FROM THE LIBRARY OF LOUIS IV’S FIRST MINISTER
Nizoliodidascalus, Siue, Monitor Ciceronianum Nizolianorum.
Geneva, Henri Estienne, 1578.
FIRST EDITION. 8vo. pp. (viii), 200. Roman letter, some Greek, Estienne’s ‘Noli Altum Sapere’ woodcut device on title, small woodcut initials and headpieces, ‘bibliotheca Colbertina’ in C17 French hand at head of title, Antoine Buade’s armorial bookplate on pastedown (Guigard II p. 101), C19 armorial bookplate of the Earl of Macclesfield on fly, Shirburn Castle blind stamp to head of first three leaves, a few early marginal annotations in Greek with underlinings. A very good, clean, well margined copy in contemporary limp vellum with yapp edges, lacking ties.
First edition of Henry Estienne’s erudite attack on Mario Nizzoli’s popular ‘Thesaurus Ciceronianus’ and all such ‘Ciceroniana’, the last in a trilogy of works on the subject, starting with ‘De Latinitate falso suspecta’ (1576) and his ‘Pseudo-Cicero’ (1577). It had become fashionable in the sixteenth century to imitate the style and phraseology of Cicero, which Estienne agreed was fine to up a point, as long as it was practiced with discernment. In order to imitate Cicero correctly you had to know his work well which involved considerable labour, until Mario Nizzoli came to the rescue with his Thesaurus, providing easy access to Cicero’s works which were deconstructed and arranged alphabetically. Although the work itself was judiciously constructed it lead to a plethora of bad imitations of Cicero, to the point that all Latin not sufficiently Ciceronian was looked down upon.
Henri Estienne was critical of these excesses and pointed out the idiocy of slavishly following Cicero to the exclusion of all other great Roman writers. “Il s’attache à faire voir le ridicule de ces intolérants singes de Cicéron, qui non contents de ne l’étudier que dans un dictionnaire, se privent volontairement des enseignements précieux qu’offrent les autres grands écrivains de l’antique Rome.” Renouard p. 413. The work is dedicated to Henri’s friend Hubert Languet, renowned for his strong political opinions, notably in his ‘Vindiciae contra Tyrannos’ published by Henri Estienne and translated into French by Francois Estienne.
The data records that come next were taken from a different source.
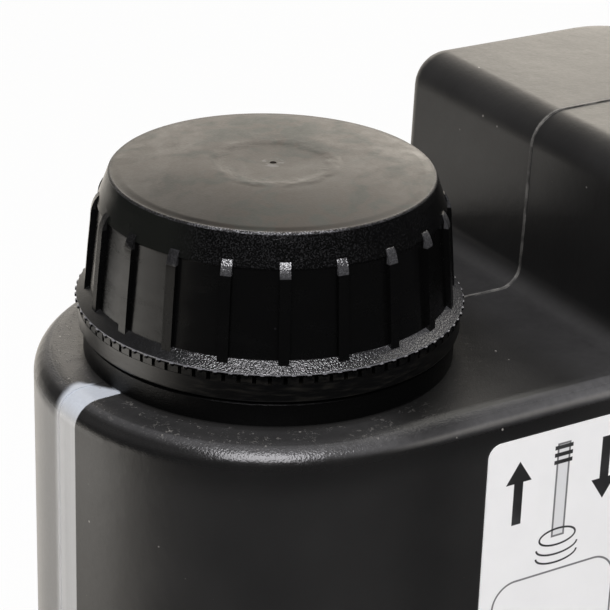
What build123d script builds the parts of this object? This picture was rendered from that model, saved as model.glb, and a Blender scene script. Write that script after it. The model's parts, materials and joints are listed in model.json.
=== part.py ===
import os
from math import pi, radians, sqrt, tan

from build123d import *

# Driving dimensions, in mm. The bottle stands on z = 0 with its label side towards -Y.
# The neck is at the -X end, and the tall block fills the rest of the top.
body_width = 116.0  # end to end, along X
half_depth = 31.8  # half the thickness, and the radius of the rounded neck end
shoulder_height = 162.0  # the low flat shoulder that the neck stands on
block_rise = 26.0  # the block's top above the shoulder
block_gap = 42.0  # from the neck's axis to the block's face, at shoulder level
face_lean = 1.4  # degrees, the block's face leans back
wall = 1.2  # blown wall
room_chamfer = 1.5  # inside corners, which keeps the wall about as thick behind the outer rounds
rim_fillet = 3.5  # all round the upper edges of the sides
foot_fillet = 3.3  # where the block's face rises from the shoulder
brow_fillet = 5.2  # where the block's face turns into its top
end_corner = 12.0  # upright corners of the plain end
base_fillet = 4.5
base_push = 2.5  # how far the middle of the base is pushed up
base_ring = 8.0  # width of the ring that the bottle stands on, fillet included
seam_height = 0.15  # the parting ridge of the two mould halves
seam_width = 0.4
pinch_size = (62.0, 1.2)  # the scar that the mould's pinch leaves on the base
pinch_height = 0.4

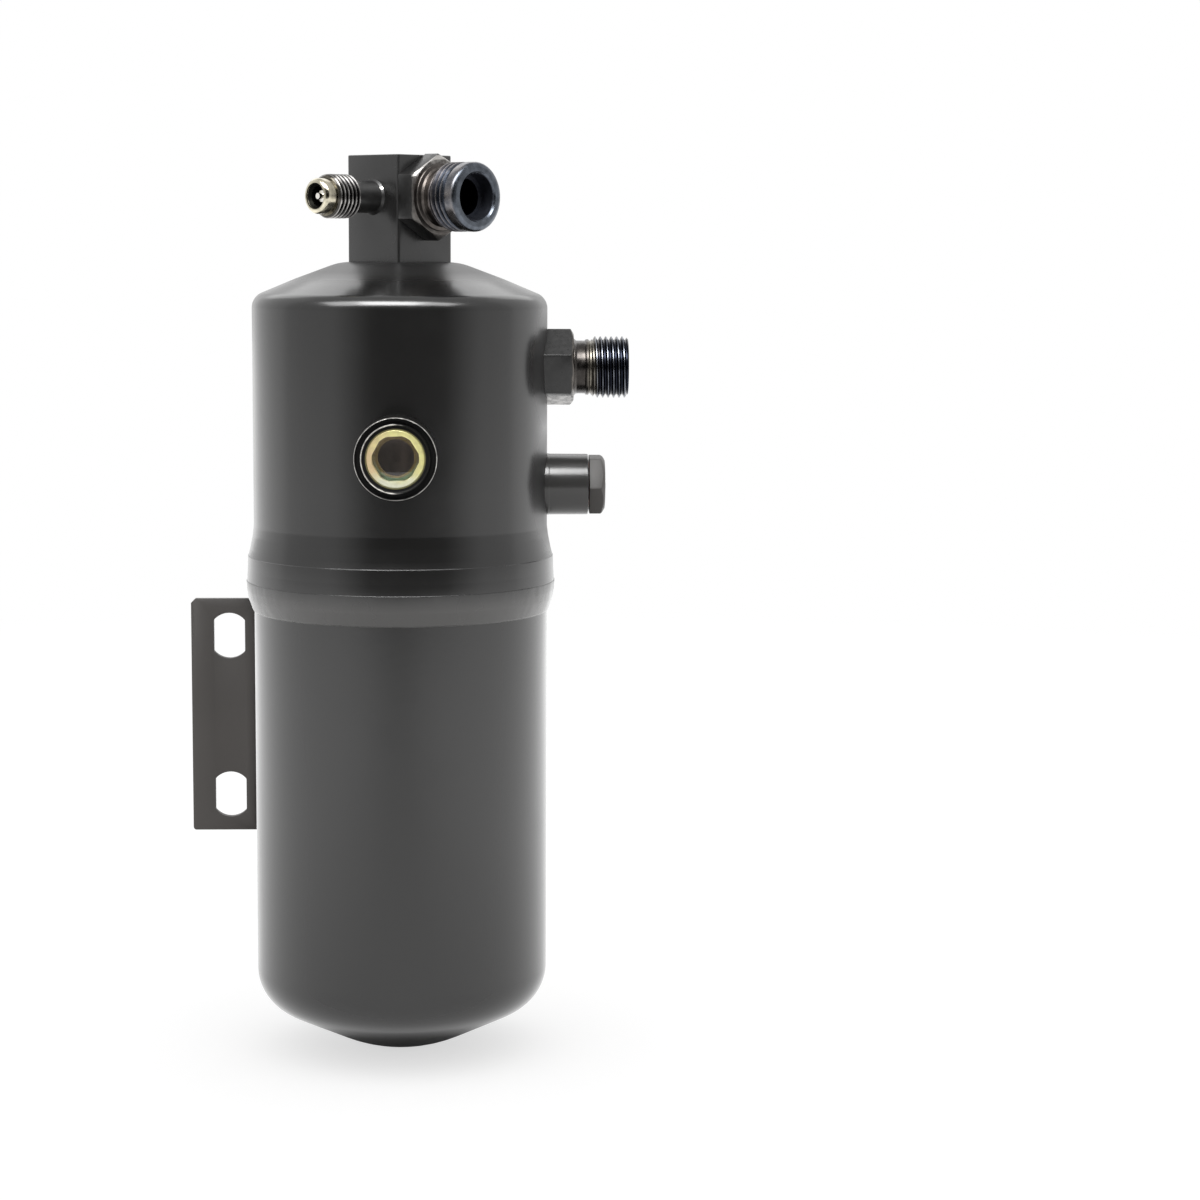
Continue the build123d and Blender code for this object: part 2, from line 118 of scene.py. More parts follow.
def softLine(corners, closed=True, fineness=12):
    # corners are (radius, height) or (radius, height, round); a round becomes an arc
    points = []
    last = len(corners) - 1
    for index, corner in enumerate(corners):
        here = Vector(corner[:2])
        rounding = corner[2] if len(corner) > 2 else 0
        if not rounding or (not closed and index in (0, last)):
            points.append(tuple(here))
            continue
        back = Vector(corners[index - 1][:2]) - here
        ahead = Vector(corners[(index + 1) % len(corners)][:2]) - here
        turn = math.pi - back.angle(ahead)
        reach = min(rounding * math.tan(turn / 2), 0.48 * back.length, 0.48 * ahead.length)
        radius = reach / math.tan(turn / 2)
        middle = here + (back.normalized() + ahead.normalized()).normalized() * radius / math.cos(turn / 2)
        start = here + back.normalized() * reach - middle
        end = here + ahead.normalized() * reach - middle
        count = max(2, math.ceil(math.degrees(turn) / fineness))
        for step in range(count + 1):
            share = step / count
            mix = (math.sin((1 - share) * turn) * start + math.sin(share * turn) * end) / math.sin(turn)
            points.append(tuple(middle + mix))
    return points


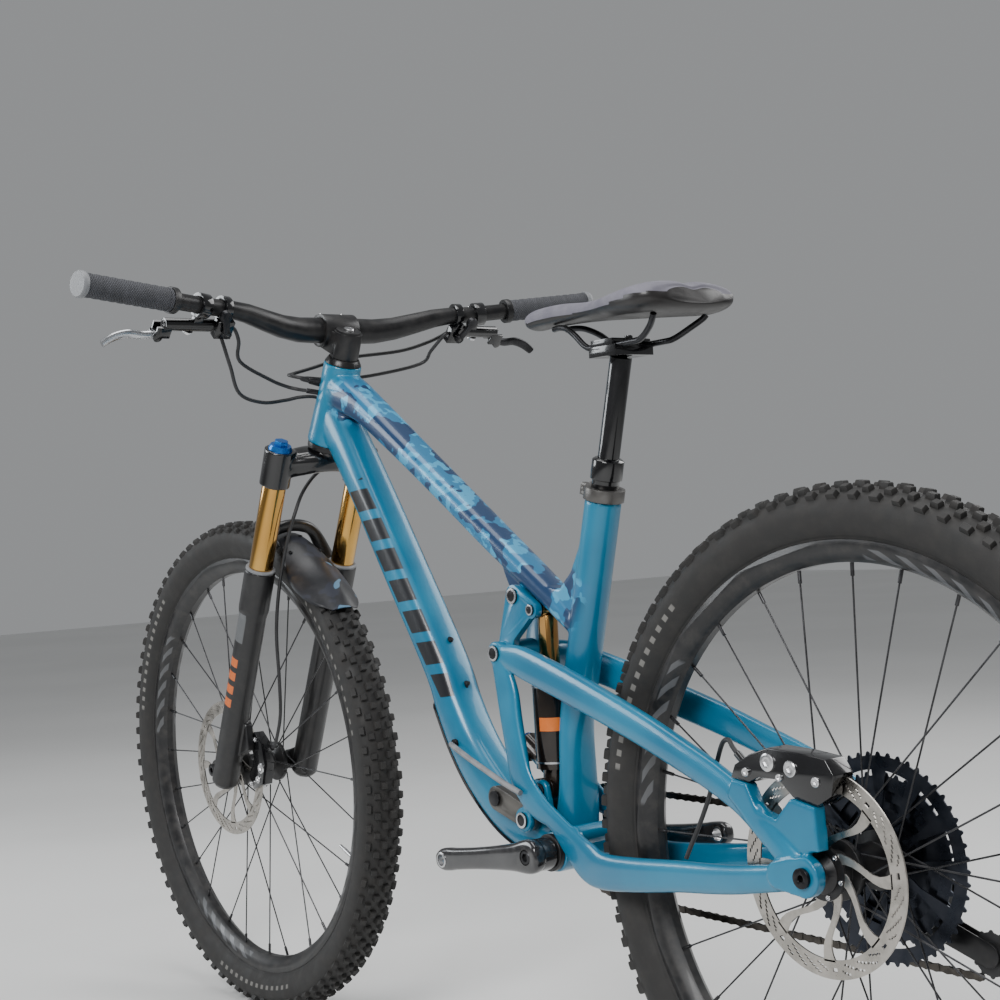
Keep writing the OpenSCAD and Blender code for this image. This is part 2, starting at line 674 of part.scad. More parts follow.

A very good, totally unsophisticated copy with tremendous provenance. From the library of Antoine Buade, Comte de Paluau, whose small but important library “formé avec gout” (Guigard II p. 101) was sold in 1633, thence to the immense library of Jean-Baptiste Colbert. The library of Colbert grew with the man himself. Born in 1619, from 1645 to 1651 he was assistant to Michel Le Tellier, secretary for the army, from 1651 to 1661 he served as financial intendant for Cardinal Mazarin, and from 1661 to 1683 he was first minister for Louis XIV, one of the most influential men in C17 France. Colbert appointed the mathematician and scholar Pierre Carcavi to oversee his library, and in 1667 when Carcavi became a keeper for the Royal Library, Etienne Baluze succeeded him. Under Baluze the library grew enormously.
When Colbert died in 1683 his library contained 23,000 books and 5,212 manuscripts. It passed to his son, the marquis de Seignelay, and Baluze continued to be its librarian until 1700. It was sold in 1728, most of his manuscripts were purchased by the King, while his printed editions were sold at auction all over Europe. This then passed, with many of Colbert’s books, to the extraordinary library of the Earls of Macclesfield.
Not in BM STC Fr. C16. Renouard p. 446 no. 2. Adams 1781. Schreiber 202 “criticises and satirizes the Ciceronians’ orthodoxy in basing their Latin style and vocabulary exclusively on the popular Ciceronian Thesaurus of Nizolius. Estienne argues that strict adherence to Nizolius’ lexicon took away any incentive to a personal style.”